Renamed; NASA has changed the name of its headquarters to honor Mary Jackson, its first Black female engineer and a key player in the Hidden Figures history of the agency. Jackson’s daughter, Carolyn Lewis, said she felt honored to see NASA continue to celebrate the legacy of her mother, who was pivotal in helping astronauts reach space. “She was a scientist, humanitarian, wife, mother and trailblazer who paved the way for thousands of others to succeed, not only at NASA, but throughout this nation,” the New York Times quoted Lewis as saying.

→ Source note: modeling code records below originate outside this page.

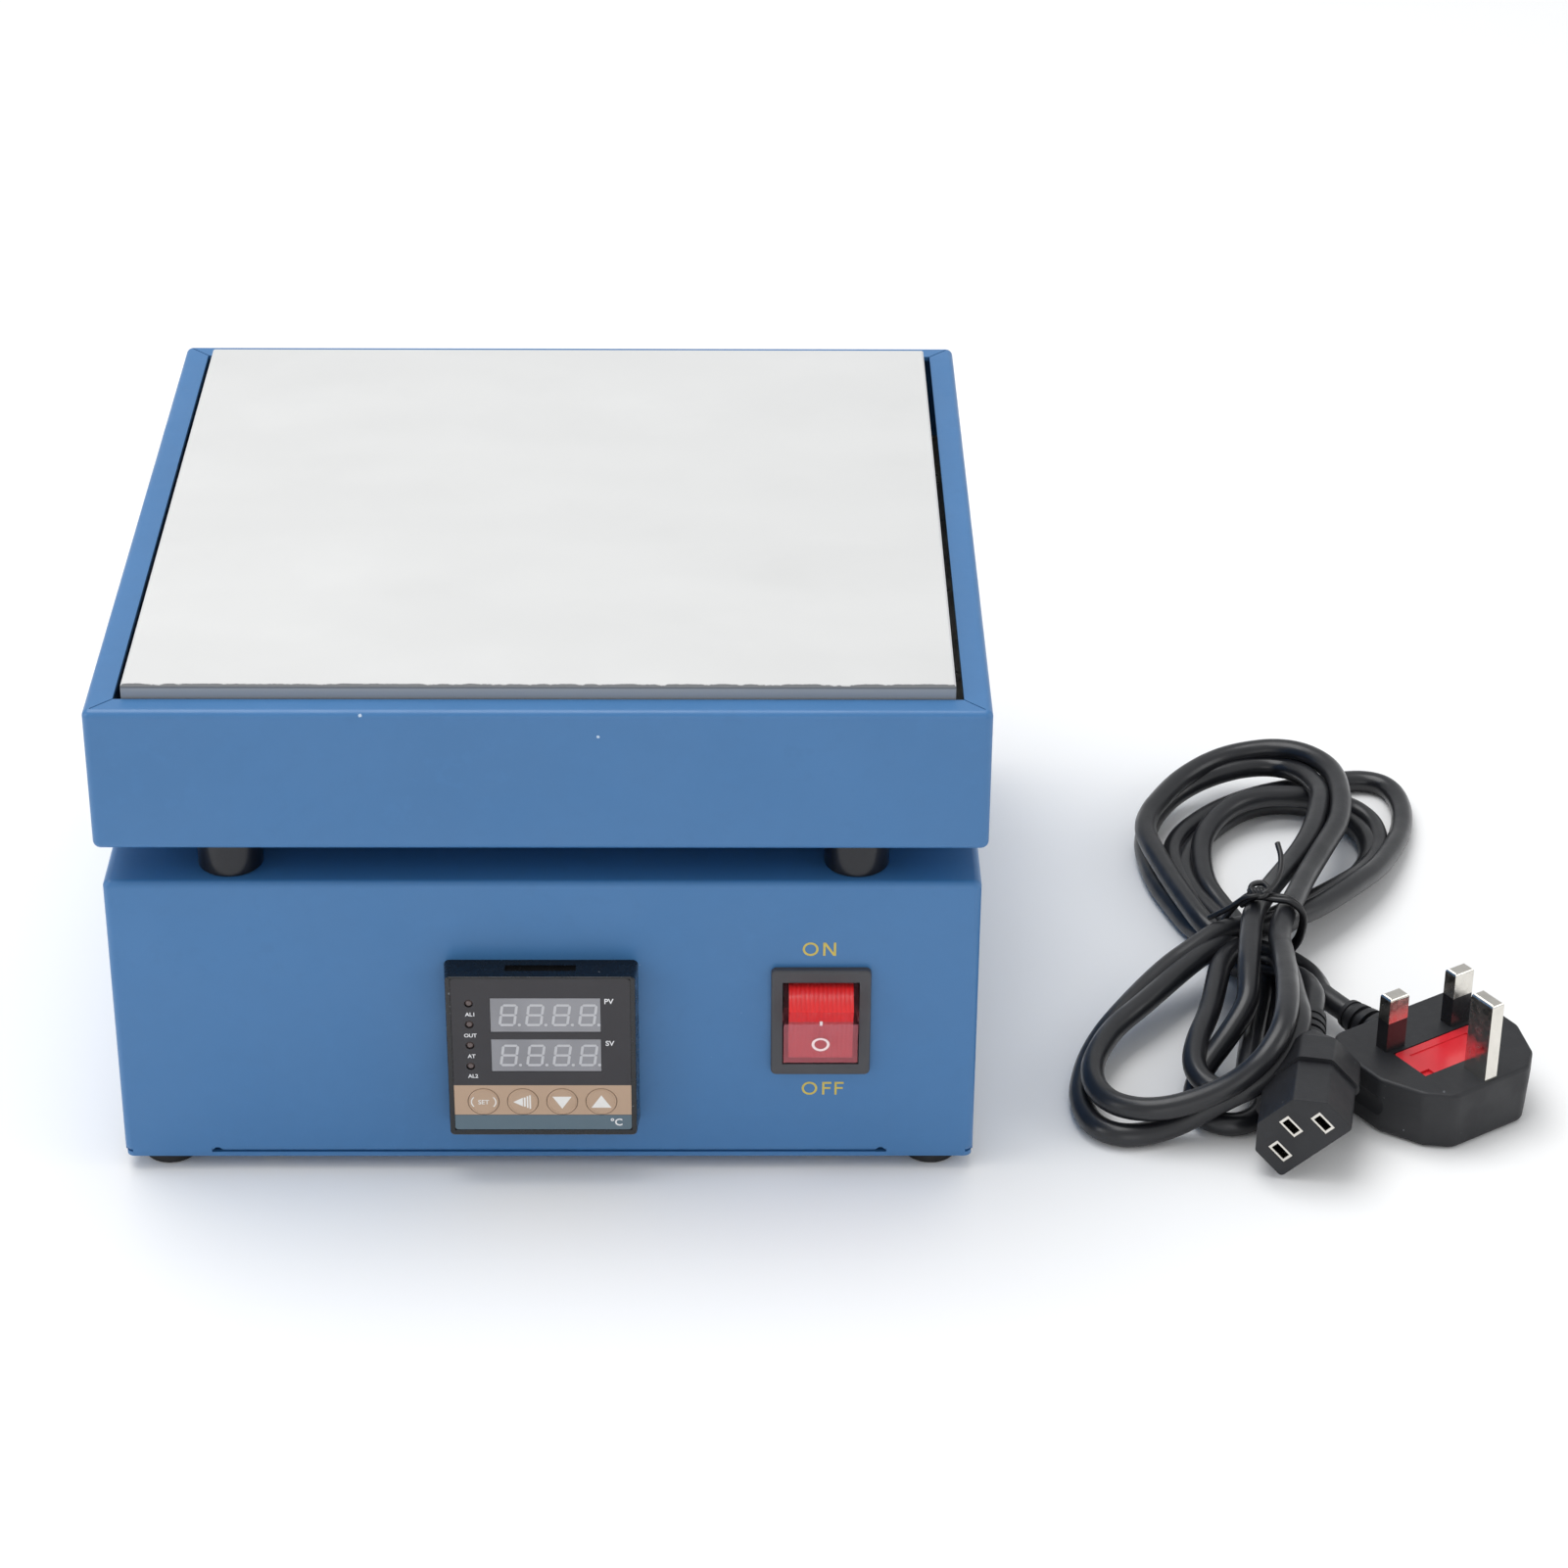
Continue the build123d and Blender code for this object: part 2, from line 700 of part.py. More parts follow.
def switch_side():
    """The plane across the pivot: local x up the wall, y towards the user."""
    return Plane(origin=(0, 0, pivot_z), x_dir=(0, 1, 0), z_dir=(1, 0, 0))


def switch_body():
    rim = extrude(RectangleRounded(switch_w, switch_h, 1.4), switch_proud)
    rim = fillet(rim.edges().group_by(Axis.Z)[-1], 0.7)
    shell = rim + Pos(0, 0, -switch_deep / 2) * Box(switch_body_w, switch_body_h, switch_deep)
    shell -= Pos(0, 0, switch_proud) * Box(switch_mouth_w, switch_mouth_h, 2 * pivot_back)
    drum = Pos(0, 0, pivot_z) * Rot(0, 90, 0) * Cylinder(rocker_r + rocker_gap, switch_mouth_w)
    pivots = Pos(0, 0, pivot_z) * Rot(0, 90, 0) * Cylinder(pivot_d / 2 + pivot_gap, switch_mouth_w + 2.2)
    shell = shell - drum - pivots
    for side in (-1, 1):
        wing = Polygon((0, -sheet - 0.1), (1.5, -sheet - 0.6), (0, -sheet - 7), align=None)
        turned = Plane(origin=(-3, side * switch_body_h / 2, 0), x_dir=(0, side, 0), z_dir=(side, 0, 0))
        shell += turned * extrude(wing, side * 6)
    return shell


def switch_terminals():
    blades = [Pos(x, y, -switch_deep - 4) * Box(0.8, 6.3, 8) for x in (-5, 5) for y in (-7, 7)]
    return group(blades)


def rocker_lens():
    """The clear moulding: face, heels, cheeks and the two pivots."""
    wide = switch_mouth_w - 2 * rocker_gap
    side = switch_side() * Rot(0, 0, rocker_tilt)
    outer = extrude(side * rocker_section(rocker_r, rocker_mid, rocker_hollow_r, -2.0), wide / 2, both=True)
    inner_face = rocker_section(rocker_r - lens_wall, rocker_mid - lens_wall, rocker_hollow_r + lens_wall, -4.0)
    inner = extrude(side * inner_face, wide / 2 - lens_side, both=True)
    stubs = [Pos(s * (wide / 2 + 0.4), 0, pivot_z) * Rot(0, 90, 0) * Cylinder(pivot_d / 2, 1.4) for s in (-1, 1)]
    return outer - inner + stubs


def rocker_core():
    """The coloured insert behind the clear face."""
    wide = switch_mouth_w - 2 * rocker_gap - 2 * lens_side - 0.1
    side = switch_side() * Rot(0, 0, rocker_tilt)
    fit = lens_wall + 0.05
    face = rocker_section(rocker_r - fit, rocker_mid - fit, rocker_hollow_r + fit, -4.5)
    return extrude(side * face, wide / 2, both=True)


# Mains inlet

def inlet_mouth(width, height, cut):
    """The socket's outline, with the two corners cut on the earth side."""
    x, y = width / 2, height / 2
    return Polygon((-x, -y), (x, -y), (x, y - cut), (x - cut, y), (cut - x, y), (-x, y - cut), align=None)


def inlet_body():
    flange = extrude(RectangleRounded(inlet_flange_w, inlet_flange_h, 4.0), inlet_proud)
    flange = fillet(flange.edges().group_by(Axis.Z)[-1], 0.6)
    back = Pos(0, 0, -inlet_deep / 2) * Box(inlet_back_w, inlet_back_h, inlet_deep)
    mouth = Pos(0, 0, inlet_proud + 1) * extrude(inlet_mouth(inlet_mouth_w, inlet_mouth_h, nose_chamfer),
                                                 -inlet_deep - 1)
    cuts = [mouth] + [Pos(side * inlet_screw_pitch / 2, 0, 0) * Cylinder(inlet_screw_d / 2 + screw_gap, 12)
                      for side in (-1, 1)]
    wide, high = inlet_pin[0] + screw_gap, inlet_pin[1] + screw_gap
    cuts += [Pos(x, y, -inlet_deep) * Box(wide, high, inlet_deep * 0.7) for x, y in contact_places()]
    return flange + back - cuts


def contact_places():
    """Line, earth and neutral, seen on the mating face."""
    return [(-pin_pitch / 2, -earth_rise / 2), (0, earth_rise / 2), (pin_pitch / 2, -earth_rise / 2)]


def inlet_pins():
    floor_z = inlet_proud - inlet_deep
    middle = floor_z - inlet_pin_back + inlet_pin[2] / 2
    return group([Pos(x, y, middle) * Box(*inlet_pin) for x, y in contact_places()])


def inlet_screws():
    out = []
    for side in (-1, 1):
        x = side * inlet_screw_pitch / 2
        top = inlet_proud + inlet_screw_head
        head = Pos(x, 0, top - inlet_screw_head / 2) * Cylinder(inlet_screw_d * 0.93, inlet_screw_head)
        head = chamfer(head.edges().group_by(Axis.Z)[-1], inlet_screw_head * 0.37)
        head -= Pos(x, 0, top) * Box(inlet_screw_d * 1.6, inlet_screw_d * 0.23, inlet_screw_head)
        shank = Cylinder(inlet_screw_d / 2, inlet_proud + inlet_screw_l)
        out.append(head + Pos(x, 0, (inlet_proud - inlet_screw_l) / 2) * shank)
    return group(out)


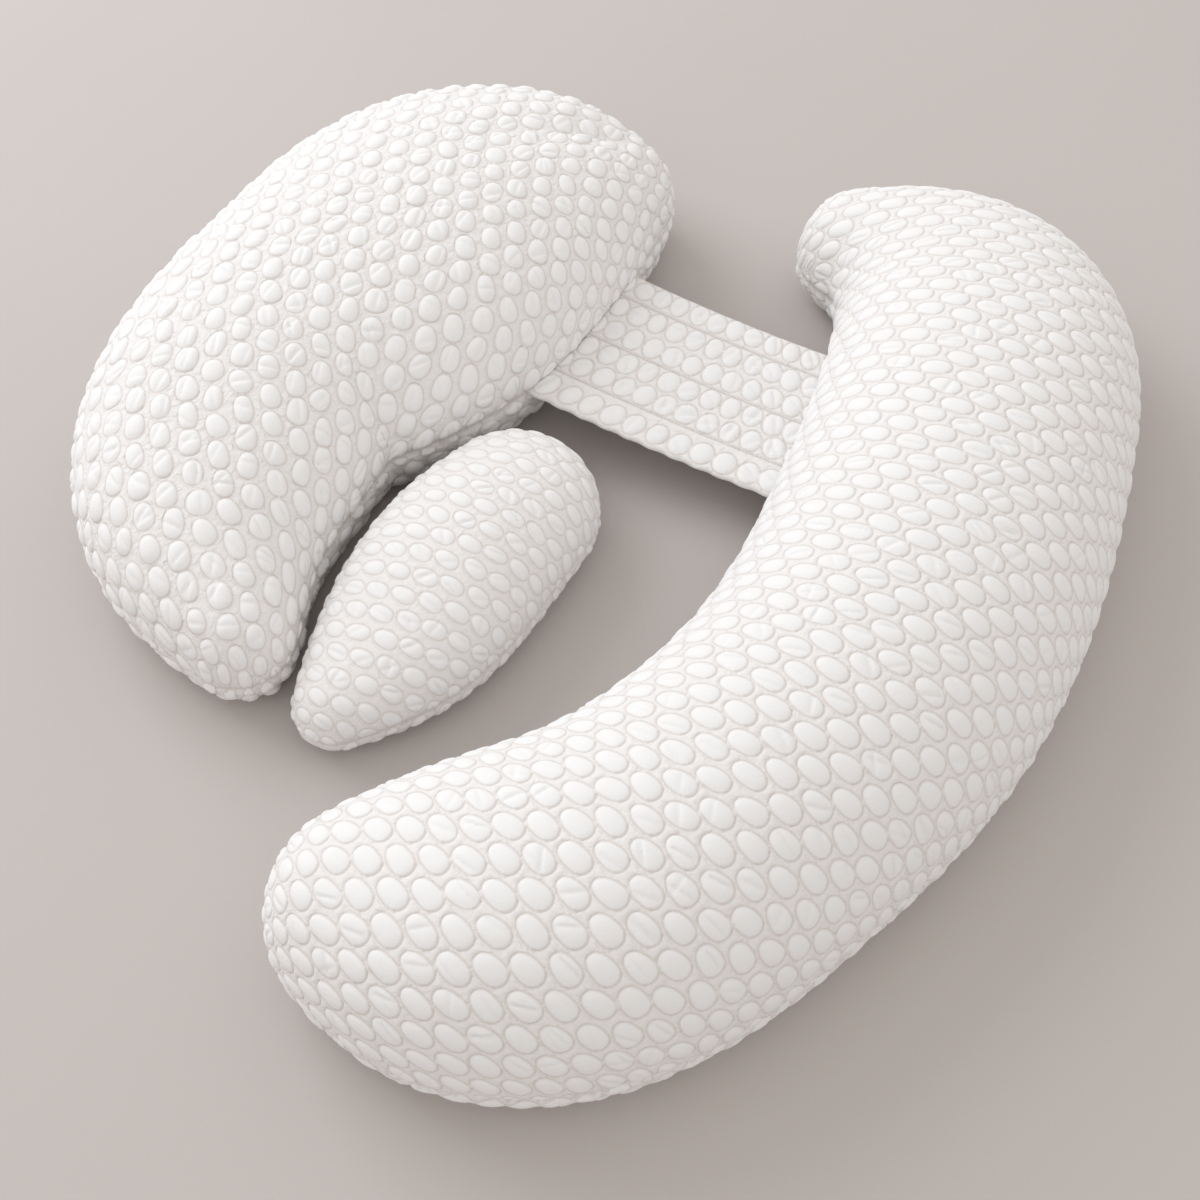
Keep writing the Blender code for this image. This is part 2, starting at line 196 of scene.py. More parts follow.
# %% Sections of the three cushions
CRESCENT_SECTIONS = (  # x, y, half width, crown, seam
    (-0.016, -0.349, 0.083, 0.106, 0.054),
    (0.064, -0.317, 0.129, 0.125, 0.056),
    (0.130, -0.262, 0.140, 0.133, 0.056),
    (0.194, -0.147, 0.139, 0.138, 0.054),
    (0.239, 0.010, 0.147, 0.140, 0.052),
    (0.243, 0.175, 0.152, 0.140, 0.050),
    (0.226, 0.326, 0.150, 0.134, 0.050),
    (0.178, 0.456, 0.131, 0.116, 0.050),
    (0.092, 0.500, 0.081, 0.096, 0.047),
    (0.037, 0.504, 0.057, 0.082, 0.043),
)

HALF_MOON_SECTIONS = (
    (-0.257, -0.180, 0.048, 0.066, 0.046),
    (-0.336, -0.105, 0.102, 0.086, 0.056),
    (-0.384, 0.010, 0.146, 0.102, 0.064),
    (-0.387, 0.098, 0.159, 0.111, 0.066),
    (-0.356, 0.203, 0.188, 0.116, 0.066),
    (-0.330, 0.321, 0.185, 0.117, 0.066),
    (-0.270, 0.409, 0.124, 0.101, 0.062),
    (-0.226, 0.453, 0.073, 0.079, 0.054),
)

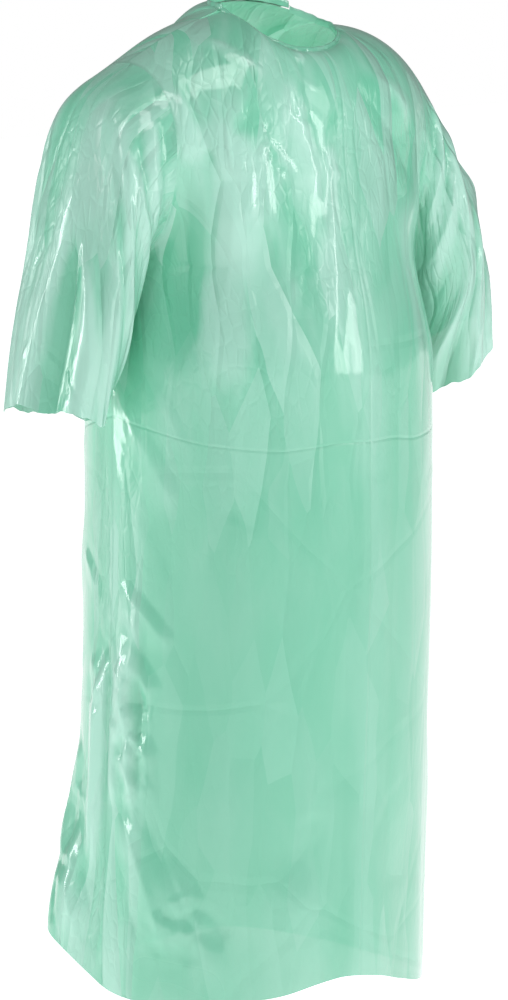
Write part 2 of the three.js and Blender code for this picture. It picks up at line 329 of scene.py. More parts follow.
@dataclass(frozen=True)
class SleeveShape:
    """One sleeve: its outer and under lines, as points out from the side seam and down.

    The outer line's points lie below the shoulder tip and the under line's below the armpit.
    """

    side: Side
    outer: tuple[tuple[float, float], ...]
    under: tuple[tuple[float, float], ...]
    weld_gap: float = 0.0
    curve_steps: int = 40
    front_swell: float = 0.011
    back_slack: float = 0.013

    def line(self, gown: GownShape, points: tuple[tuple[float, float], ...], top: float,
             along: float) -> Array:
        """Find a point of a line at a share of its length.

        Args:
            gown: The gown that the sleeve is welded to.
            points: Distance out from the side seam and distance below the top, in metres.
            top: The drop that the line starts at.
            along: Share of the line's length, from 0 to 1.

        Returns:
            The distance out from the middle, and the height.
        """
        knots = np.array([(gown.width_at(top + below) + out, -top - below)
                          for out, below in ((self.weld_gap, 0.0), *points)])
        padded = np.vstack([2 * knots[0] - knots[1], knots, 2 * knots[-1] - knots[-2]])
        t = np.linspace(0.0, 1.0, self.curve_steps, endpoint=False)[:, None]
        dense = []
        for a, b, c, d in zip(padded, padded[1:], padded[2:], padded[3:]):
            cubic = 2 * b + (c - a) * t + (2 * a - 5 * b + 4 * c - d) * t**2
            dense.append(0.5 * (cubic + (3 * b - a - 3 * c + d) * t**3))
        curve = np.vstack([*dense, knots[-1:]])
        steps = np.linalg.norm(np.diff(curve, axis=0), axis=1)
        length = np.concatenate([[0.0], np.cumsum(steps)])
        where = along * length[-1]
        return np.array([np.interp(where, length, curve[:, k]) for k in range(2)])

    def ring(self, gown: GownShape, turn: Array, along: float) -> Array:
        """Points of one ring of the sleeve; the turn starts at the top and passes the front first.

        Args:
            gown: The gown that the sleeve is welded to.
            turn: Angle round the sleeve.
            along: From 0 at the armhole to 1 at the cuff.

        Returns:
            One row of x, y and z for each point.
        """
        outer = self.line(gown, self.outer, gown.shoulder_drop, along)
        under = self.line(gown, self.under, gown.armpit_drop, along)
        high = (gown.chest_drop - gown.shoulder_drop) / (gown.armpit_drop - gown.shoulder_drop)
        middle = mix(outer, under, mix(high, 0.5, along))
        lift = np.cos(turn)[:, None]
        place = middle + np.where(lift > 0, outer - middle, under - middle) * np.abs(lift)
        depth = mix(gown.armhole_half_depth, gown.cuff_half_depth, along)
        swell = self.front_swell * bell(np.array(along), 0.5, 0.3) * smooth(np.array(along), 0.0, 0.25)
        slack = self.back_slack * smooth(np.array(along), 0.0, 0.25)
        depth = depth + np.where(np.sin(turn) > 0, swell, -slack)
        place[:, 1] += ragged(turn) * smooth(np.array(along), 0.7, 1.0)
        return np.stack([self.side.value * place[:, 0], -np.sin(turn) * depth, place[:, 1]], axis=-1)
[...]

51 years ago yesterday: New York’s Stonewall Inn, the site of the 1969 riot against police harassment that helped galvanize the LGBTQ rights movement, was a place for marginalized members of a marginalized group, writes Dick Leitsch, the first gay journalist to document the events. “It catered largely to a group of people who are not welcome in, or cannot afford, other places of homosexual social gathering.” Erin Blakemore, writing for Nat Geo, shows how the 1969 project electrified the movement. “The bottom line was, we weren’t going to go away, said Michael Fader, who had been present at the raid. ”And we didn’t.”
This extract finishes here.